Pub Date: Sept. 1st, 2009
ISBN: 978-1-60846-002-1
Publisher: Haymarket Books

Personal and political essays from actor and playwright Shawn (Grasses of a Thousand Colors, 2009, etc.).

The author delivers a curious collection of fraught essays addressing, in the main, the implications of living a privileged, comfortable life in a world largely populated by the desperate, hopeless and exploited. A self-described child of privilege—his father was a venerable editor of the New Yorker—Shawn ponders his culpability in a system designed to keep the elite fat and happy while millions starve, concluding that the enjoyment of those privileges can only be seen as monstrous. Readers hoping for a solution to this inequity should look elsewhere. Shawn is content to lament the dire state of the world from the vantage of his cozy existence in the world of arts and letters, scolding himself, and his audience, for his participation in such a wicked enterprise as contemporary society. Written in a faux-naïve style aiming for a disarming, childish simplicity, Shawn’s short essays become repetitive and ultimately numbing. There are, however, interesting and well-observed bits on such far-flung topics as the offensiveness of patriotism, pornography addiction and the plight of waiters in fancy restaurants.
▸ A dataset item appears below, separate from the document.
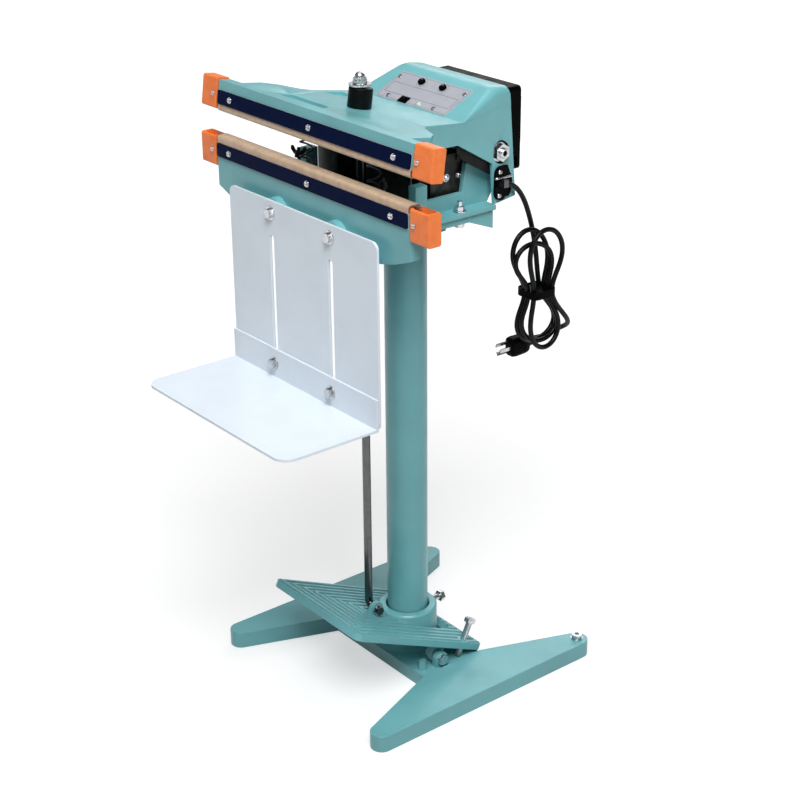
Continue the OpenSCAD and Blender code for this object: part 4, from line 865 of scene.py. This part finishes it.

Shawn also includes pieces on his life and work in the ivory tower of the artist, including an erudite interview with poet Mark Strand and a look at the creative process behind his celebrated plays, such as Aunt Dan and Lemon, which, with its disquisitions on the relative morality of figures like Adolph Hitler and “ordinary” people, touches on the themes of his politically inclined writings. Shawn is an urbane, lucid prose stylist, but this slim volume fails to satisfy. Perhaps the dynamic volubility and self-absorption of erstwhile dinner companion Andre Gregory would have provided a bracing contrast to the politely despairing nuggets offered here.

Well-intentioned and limpidly written, but thin and repetitive—a morsel, not a meal.